Therapeutic regimes, for many years, centered on non-steroidal anti-inflammatory drugs (NSAIDs) and steroids, both of which reduce pain and increase mobility but do not slow the progression of the disease. Methotrexate, an antifolate approved for RA patients in 1988, became the cornerstone of treatment when studies proved that it slowed progression of the disease. Most treatment regimens for RA combine methotrexate with other agents.

About a decade later came etanercept (Enbrel), the first of the biologics, another major class of medications that treated symptoms and slowed disease progression as well. The sheer number of medications approved to treat RA, combined with the variety of ways in which different patients respond to different medications, has led to an enormous proliferation of treatment regimens.

Most patients, at the very least, take either methotrexate or one of the biologics to slow the progression of the disease. Some take 1 medication as monotherapy. A few patients at the other end of the spectrum may require a combination of methotrexate, a biologic, an NSAID, a steroid, an antidepressant, and an opioid. Nutritional, physical, and occupational therapy are also common components of treatment.

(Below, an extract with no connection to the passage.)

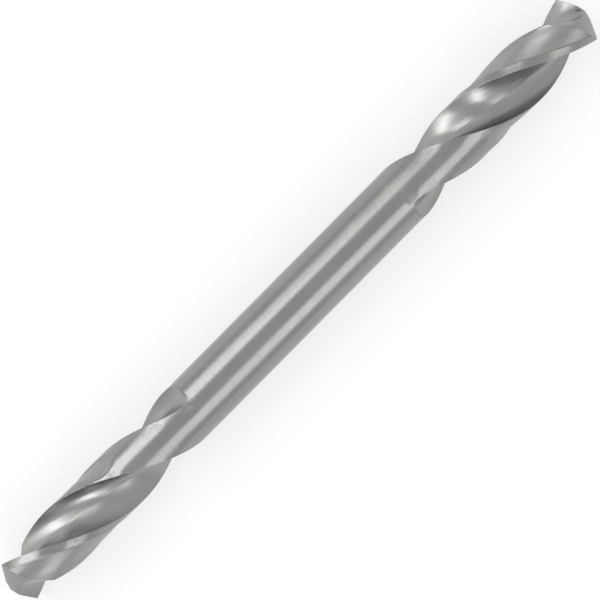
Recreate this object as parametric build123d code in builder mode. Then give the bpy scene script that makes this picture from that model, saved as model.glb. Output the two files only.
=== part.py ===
from build123d import *
import os
from math import asin, atan2, cos, degrees, pi, radians, sin, sqrt, tan

# Double-ended drill bit, ground from one hardened steel rod. Both ends are
# right-hand cutting with a right-hand spiral, and the plain middle is the shank.
# X is the drill axis and the middle of the length is the origin.
# Lengths are in millimetres and angles in degrees.

# Rod, with the diameter lost per millimetre back from each point and the
# length ground away to form a point
drill_diameter = 4.2
overall_length = 55.0
back_taper = 0.0005
point_stock = 0.5

# Flutes: the web is measured at the point and thickens by its growth per
# millimetre, and the retreat's lean turns the way in which the wheel backs out
# of the rod
helix_angle = 28.7
flute_length = 13.6
run_out_length = 4.1
flute_opening = 105.0
web_thickness = 0.8
web_growth = 0.052
retreat_lean = 12.0

# Land: the margin keeps the full diameter, and behind its step the clearance is
# an arc that comes back to full diameter at the heel
margin_width = 0.62
step_lean = 45.0
step_depth = 0.09
clearance_depth = 0.11
clearance_middle = 0.65
clearance_setback = 2.0
clearance_fade = 1.6

# Point
point_angle = 135.0
lip_relief = 5.0
flank_radius = 3.4

# Gash ahead of each lip, which splits the web
chisel_length = 0.3
inner_lip_turn = 38.0
gash_slope = 40.0
gash_opening = 115.0

# Direction of each end's first lip, turned from Y towards Z
right_lip_turn = 145.0
left_lip_turn = 48.9

# Reach of the grinding wheels past the rod, and of a fading one at its end
wheel_reach = 0.6
fade_reach = 0.02

# Steps along the axis and along the cutting face
flute_steps = 9
run_out_steps = 6
clearance_steps = 7
fade_steps = 3
face_steps = 3

drill_radius = drill_diameter / 2
half_length = overall_length / 2
web_radius = web_thickness / 2
twist = 360 * tan(radians(helix_angle)) / (pi * drill_diameter)
lip_slope = radians(90 - point_angle / 2)
fluted_length = flute_length + run_out_length
clearance_length = flute_length - clearance_setback - clearance_fade
stock_radius = drill_radius + back_taper / 2 * point_stock
shank_radius = drill_radius - back_taper / 2 * fluted_length
outside = drill_radius + wheel_reach
start_height = point_stock + wheel_reach
block_size = 2 * drill_diameter

# The flank behind a lip is part of a cylinder that lies along it. The lip line
# stands above the point by what the flank falls over half the web.
flank_centre = Vector(-sin(radians(lip_relief)), -cos(radians(lip_relief))) * flank_radius
flank_fall = -flank_centre.Y - sqrt(flank_radius**2 - (web_radius - flank_centre.X) ** 2)
lip_rise = flank_fall / cos(lip_slope)
lip_reach = sqrt(drill_radius**2 - web_radius**2)


def polar(radius, angle):
    """Point at a radius and an angle."""
    return Vector(radius * cos(radians(angle)), radius * sin(radians(angle)))


def angle_of(point):
    """Angle of a point about the drill axis."""
    return degrees(atan2(point.Y, point.X))


def face_point(reach):
    """Point of the cutting face that the spiral carries to the straight lip at a reach."""
    lip_height = lip_rise - reach * tan(lip_slope)
    lip_angle = degrees(atan2(web_radius, reach))
    return polar(sqrt(reach**2 + web_radius**2), lip_angle - twist * lip_height)


# The flute's section, drawn where the point is
face_points = [face_point(lip_reach * step / face_steps) for step in range(face_steps + 2)]
face_exit = face_points[-1] - face_points[-2]
flute_bottom = face_points[0]
bottom_angle = angle_of(flute_bottom)
corner_angle = angle_of(face_point(lip_reach))
heel_corner = polar(drill_radius, corner_angle + flute_opening)
flute_outside = polar(outside, corner_angle + flute_opening / 2)
retreat_angle = bottom_angle - retreat_lean


def section_plane(height, retreat=0.0):
    """Plane across the drill at a height from the point, turned with the spiral.

    Its origin leaves the axis by how far the grinding wheel has backed out.
    """
    turn = twist * height
    origin = polar(retreat, turn + retreat_angle) + Vector(0, 0, height)
    return Plane(origin=origin, x_dir=polar(1, turn))


def web_retreat(height):
    """How far the growing web has pushed the wheel out at a height from the point."""
    return -height * web_growth / 2


def leading_angle(height):
    """Angle of the land's leading edge at a height from the point."""
    shift = web_retreat(height) * sin(radians(retreat_angle - corner_angle))
    return corner_angle + degrees(asin(shift / drill_radius))


def end_plane(side, lip_turn):
    """Plane at a point of the drill that looks out of it, with the first lip along X."""
    lip_direction = (0, cos(radians(lip_turn)), sin(radians(lip_turn)))
    return Plane(origin=(side * half_length, 0, 0), x_dir=lip_direction, z_dir=(side, 0, 0))


# Heights of the flute's sections with the wheel's retreat at each: it follows
# the web up to the run-out, and then a quarter of an ellipse out of the rod
flute_end = web_retreat(-flute_length)
run_out_end = drill_radius + fade_reach - flute_bottom.length
flute_path = []
for step in range(flute_steps):
    height = start_height - (flute_length + start_height) * step / flute_steps
    flute_path.append((height, web_retreat(height)))
for step in range(run_out_steps + 1):
    swing = pi / 2 * step / run_out_steps
    retreat = run_out_end - (run_out_end - flute_end) * cos(swing)
    flute_path.append((-flute_length - run_out_length * sin(swing), retreat))

# Heights of the clearance's sections with how far the wheel has lifted at each
clearance_path = []
for step in range(clearance_steps):
    height = start_height - (clearance_length + start_height) * step / clearance_steps
    clearance_path.append((height, 0))
for step in range(fade_steps + 1):
    share = step / fade_steps
    height = -clearance_length - clearance_fade * share
    clearance_path.append((height, (clearance_depth + fade_reach) * share))

# Flute: the cutting face on one side of its bottom and the heel on the other
with BuildPart() as flute_cutter:
    for height, retreat in flute_path:
        with BuildSketch(section_plane(height, retreat)):
            with BuildLine():
                face = Spline(face_points, tangents=(polar(1, bottom_angle - 90), face_exit))
                heel = TangentArc(flute_bottom, heel_corner, tangent=polar(1, bottom_angle + 90))
                heel_exit = Line(heel @ 1, heel @ 1 + (heel % 1) * wheel_reach)
                ThreePointArc(heel_exit @ 1, flute_outside, face @ 1)
            make_face()
    loft()

# Clearance: the step behind the margin and the floor from its foot to the heel
margin_angle = degrees(margin_width / cos(radians(helix_angle)) / drill_radius)
middle_angle = degrees(clearance_middle / drill_radius)
with BuildPart() as clearance_cutter:
    for height, lift in clearance_path:
        step_angle = leading_angle(height) - margin_angle
        heel_angle = leading_angle(height) + flute_opening - 180
        step_foot = polar(drill_radius - step_depth + lift, step_angle)
        floor_middle = polar(drill_radius - clearance_depth + lift, step_angle - middle_angle)
        with BuildSketch(section_plane(height)):
            with BuildLine():
                floor = ThreePointArc(step_foot, floor_middle, polar(drill_radius + lift, heel_angle))
                floor_exit = Line(floor @ 1, floor @ 1 + (floor % 1) * wheel_reach)
                step_wall = Line(floor @ 0, floor @ 0 + polar(wheel_reach, step_angle + step_lean))
                ThreePointArc(floor_exit @ 1, polar(outside, step_angle - middle_angle), step_wall @ 1)
            make_face()
    loft()

# Everything above the flank: the profile is drawn across the lip line, with the
# lip at its origin and the flank falling away behind it
lip_line = Vector(cos(lip_slope), 0, -sin(lip_slope))
lip_plane = Plane(origin=(0, web_radius, lip_rise), x_dir=(0, -1, 0), z_dir=-lip_line)
with BuildPart() as flank_cutter:
    with BuildSketch(lip_plane):
        with BuildLine():
            ahead = Line(polar(-block_size, -lip_relief), (0, 0))
            flank = JernArc((0, 0), polar(1, -lip_relief), flank_radius, lip_relief - 90)
            Polyline(
                flank @ 1,
                (block_size, (flank @ 1).Y),
                (block_size, block_size),
                (-block_size, block_size),
                ahead @ 0,
            )
        make_face()
    extrude(amount=block_size, both=True)

# Gash: a notch with one wall along the axis, which carries the inner lip, and
# one that falls back over the heel ahead
inner_lip = polar(1, inner_lip_turn)
notch_line = inner_lip * sin(radians(gash_slope)) - Vector(0, 0, cos(radians(gash_slope)))
wall_line = inner_lip * cos(radians(gash_slope)) + Vector(0, 0, sin(radians(gash_slope)))
gash_plane = Plane(origin=inner_lip * (chisel_length / 2), x_dir=wall_line, z_dir=-notch_line)
with BuildPart() as gash_cutter:
    with BuildSketch(gash_plane):
        with BuildLine():
            Polyline((0, 0), (block_size, 0), polar(block_size, gash_opening), close=True)
        make_face()
    extrude(amount=block_size, both=True)

# The rod, with both flutes, clearances, flanks and gashes ground at each end
with BuildPart() as drill_bit:
    Cylinder(shank_radius, overall_length - 2 * fluted_length, rotation=(0, 90, 0))
    with Locations(end_plane(1, right_lip_turn), end_plane(-1, left_lip_turn)):
        with Locations((0, 0, -fluted_length)):
            Cone(
                shank_radius,
                stock_radius,
                fluted_length + point_stock,
                align=(Align.CENTER, Align.CENTER, Align.MIN),
            )
        with PolarLocations(0, 2):
            add(flute_cutter.part, mode=Mode.SUBTRACT)
            add(clearance_cutter.part, mode=Mode.SUBTRACT)
            add(flank_cutter.part, mode=Mode.SUBTRACT)
            add(gash_cutter.part, mode=Mode.SUBTRACT)

drill_bit.part.label = "drill_bit"
os.makedirs("parts", exist_ok=True)
export_step(drill_bit.part, "parts/drill_bit.step")
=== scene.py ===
from math import cos, pi, radians, sin, tan

import bpy
from mathutils import Matrix, Vector


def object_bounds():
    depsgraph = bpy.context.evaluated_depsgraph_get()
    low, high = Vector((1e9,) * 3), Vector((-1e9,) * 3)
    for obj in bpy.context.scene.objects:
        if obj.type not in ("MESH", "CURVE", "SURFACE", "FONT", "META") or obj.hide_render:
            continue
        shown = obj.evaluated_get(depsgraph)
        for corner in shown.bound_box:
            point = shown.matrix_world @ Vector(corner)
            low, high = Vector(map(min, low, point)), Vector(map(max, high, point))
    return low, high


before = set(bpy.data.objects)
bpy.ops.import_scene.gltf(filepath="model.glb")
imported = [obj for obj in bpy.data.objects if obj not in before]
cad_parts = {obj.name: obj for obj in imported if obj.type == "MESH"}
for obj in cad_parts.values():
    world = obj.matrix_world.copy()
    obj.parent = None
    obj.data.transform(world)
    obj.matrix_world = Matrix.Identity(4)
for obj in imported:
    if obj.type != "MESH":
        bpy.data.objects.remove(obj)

cad_low, cad_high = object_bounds()

# Camera. It stands far above the bit and looks straight down on it, so the bit
# keeps its true outline. The bit runs up to the right in the picture, with its
# middle a little off the picture's own.
PICTURE_SIDE = 600
PIXELS_PER_METRE = 14818
BIT_SLANT = 45.256
BIT_MIDDLE = (298.1, 300.4)
CAMERA_HEIGHT = 0.7
SENSOR_WIDTH = 36.0
NEAREST_SEEN = 0.01
FARTHEST_SEEN = 20.0

camera_data = bpy.data.cameras.new("camera")
camera_data.sensor_width = SENSOR_WIDTH
camera_data.lens = SENSOR_WIDTH * CAMERA_HEIGHT * PIXELS_PER_METRE / PICTURE_SIDE
camera_data.clip_start = NEAREST_SEEN
camera_data.clip_end = FARTHEST_SEEN
camera = bpy.data.objects.new("camera", camera_data)
bpy.context.scene.collection.objects.link(camera)
camera_turn = Matrix.Rotation(radians(-BIT_SLANT), 4, "Z")
picture_offset = Vector((
    (PICTURE_SIDE / 2 - BIT_MIDDLE[0]) / PIXELS_PER_METRE,
    (BIT_MIDDLE[1] - PICTURE_SIDE / 2) / PIXELS_PER_METRE,
    CAMERA_HEIGHT,
))
camera.matrix_world = camera_turn @ Matrix.Translation(picture_offset)
bpy.context.scene.camera = camera

# Drill bit. One rod of high speed steel, ground bright all over: round the
# shank and the margins, along the spiral in the flutes and across the flanks of
# the points. The wheels leave fine lines, and handling leaves faint marks.
MILLIMETRES = 1000.0
HELIX_ANGLE = 28.7
POINT_SLOPE = 22.5

# Where each change over the surface begins and ends: millimetres inside the full
# radius for the first two, millimetres below the cone of a point for the third,
# then levels of noise, and last how far an edge's normal turns
ROUND_FADE = (0.04, 0.02)
RIM_FADE = (0.1, 0.06)
FLANK_FADE = (0.9, 0.2)
SCUFF_FADE = (0.66, 0.74)
SPECK_FADE = (0.76, 0.82)
WARM_FADE = (0.5, 0.7)
EDGE_FADE = (0.02, 0.2)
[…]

A typical therapeutic regimen includes a handful of these elements, though doctors have been turning away from NSAIDs in recent years due to growing concerns about gastrointestinal bleeding and cardiovascular disease. Opioids, likewise, have become increasingly controversial. There’s no proof that most of them relieve chronic RA pain, they certainly don’t slow the progression of the disease, and agencies from every level of government have stepped up efforts to curb opioid abuse in recent years. When American regulators approved tofacitinib in 2012, they explicitly approved it for use as either monotherapy or for use with methotrexate. Anecdotes report it being used in both ways, often by the same doctor, depending on how individual patients respond.

“The ideal is to find the sweet spot that maximizes function while minimizing disease progression, pain, and side effects,” said Roy Fleischmann, MD, MACR, clinical professor of medicine at University of Texas Southwestern Medical Center, and medical director, Metroplex Clinical Research Center. “When people come to my office, they are generally in a lot of pain, and the first thing we do is control the pain with a comprehensive regimen. Then we start subtracting components. If the pain gets worse, we restore whatever we took out. If not, we leave it out. Some of our patients who respond to tofacitinib do better when they take methotrexate as well. Some do just as well without it.”

Fleischmann, who participated in several tofacitinib trials, said his real world experiences have been exactly what the trials led him to expect. Severe side effects have actually been less common than trial results would predict, but Fleischmann says this is almost certainly explained by the size of his sample population rather than by any tendency of the trials to overestimate adverse events. Among Fleischmann’s patients, tofacitinib has induced responses not only in a majority of patients who failed on methotrexate but also in a majority of patients who failed on other biologics.

For patients who respond, DAS-28 scores have generally dropped 2.5 to 3 points, said Fleischmann, who noted that biologics provide similar levels of relief for patients who respond. Such an improvement constitutes a nearremission for someone who starts with moderate RA (DAS score 4 or 4.5) and about a 50% reduction in pain for someone who begins with a relatively severe case (DAS score 6 or 7). “We haven’t seen any pattern in who responds and who doesn’t, not during the clinical trials and not in normal practice,” Fleischmann said.

How does he choose between biologics and tofacitinib? “I go over all the information and the patient chooses,” he said. “Sometimes it comes down to insurance coverage. Sometimes it comes down to the preference between a twice-daily pill, a weekly self-injection, or a monthly IV. Sometimes it comes down to whether a patient is comfortable with a medication that lacks a long-term safety record. Those are the issues to decide on. The efficacy is comparable.”